Tanto o nosso Quartel de Baixo como o Quartel do Batalhão eram no centro da localidade, em instalações 'fechadas' com edifícios e por todo o perímetro havia arame farpado, valas/abrigos e sentinelas, com redobrada segurança durante a noite. Havia uma porta de armas com sentinela que só deixava entrar pessoal militar. Há várias fotografias no blogue que mostram bem a localização,
Provavelmente o Zé Saúde relata-nos o que se terá passado no Quartel novo, que eu não conheci.
Mas, o Quartel novo era fora da localidade e, sendo assim, maior seria o cuidado de vigilância e defesa.

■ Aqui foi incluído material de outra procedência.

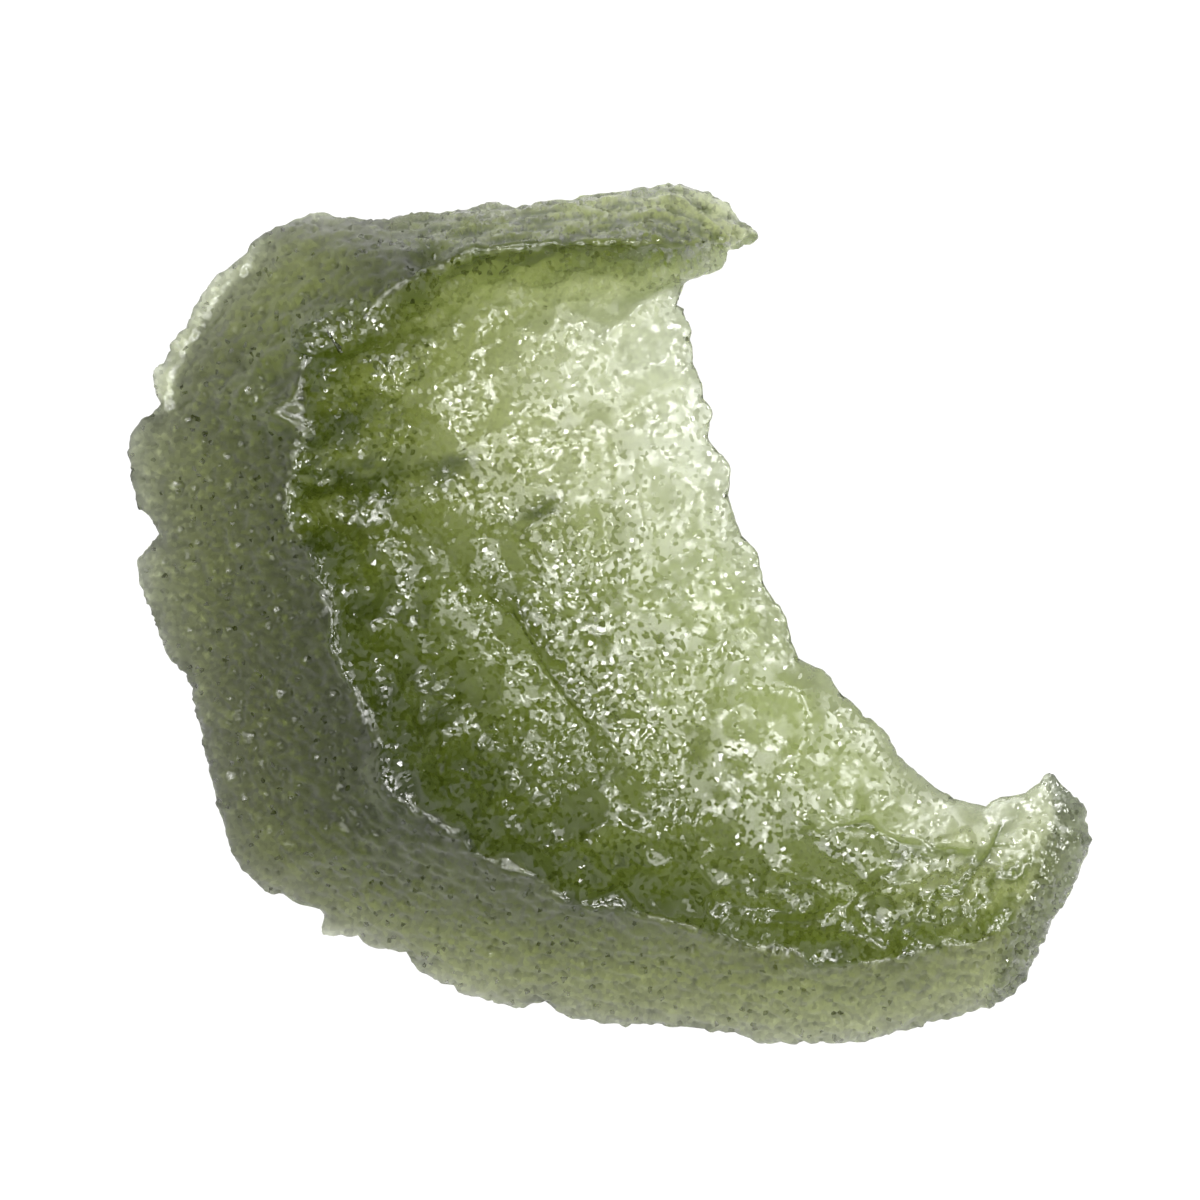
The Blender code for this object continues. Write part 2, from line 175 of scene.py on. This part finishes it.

Duas fiadas de arame farpado, valas e abrigos mais seguros e vigilância apertada durante a noite, seriam as características principais de um aquartelamento numa zona de 'mato'.
No meu tempo (esta de 'no meu tempo' tem piada) todas as noites uma FOX e um unimog com uma Secção fazia ronda pela e à volta da cidade e era montada uma emboscada/segurança a nível de Pelotão junto ao rio do lado Piche/Canjadude. Isto passava-se em 1969/70, que mesmo assim houve um ataque do IN com entrada e tiroteio dentro da cidade.
Outra confusão é o sigilo sobre a fuga dos prisioneiros. Então não se falaria doutra coisa com o derrube da parede da prisão e tudo o mais?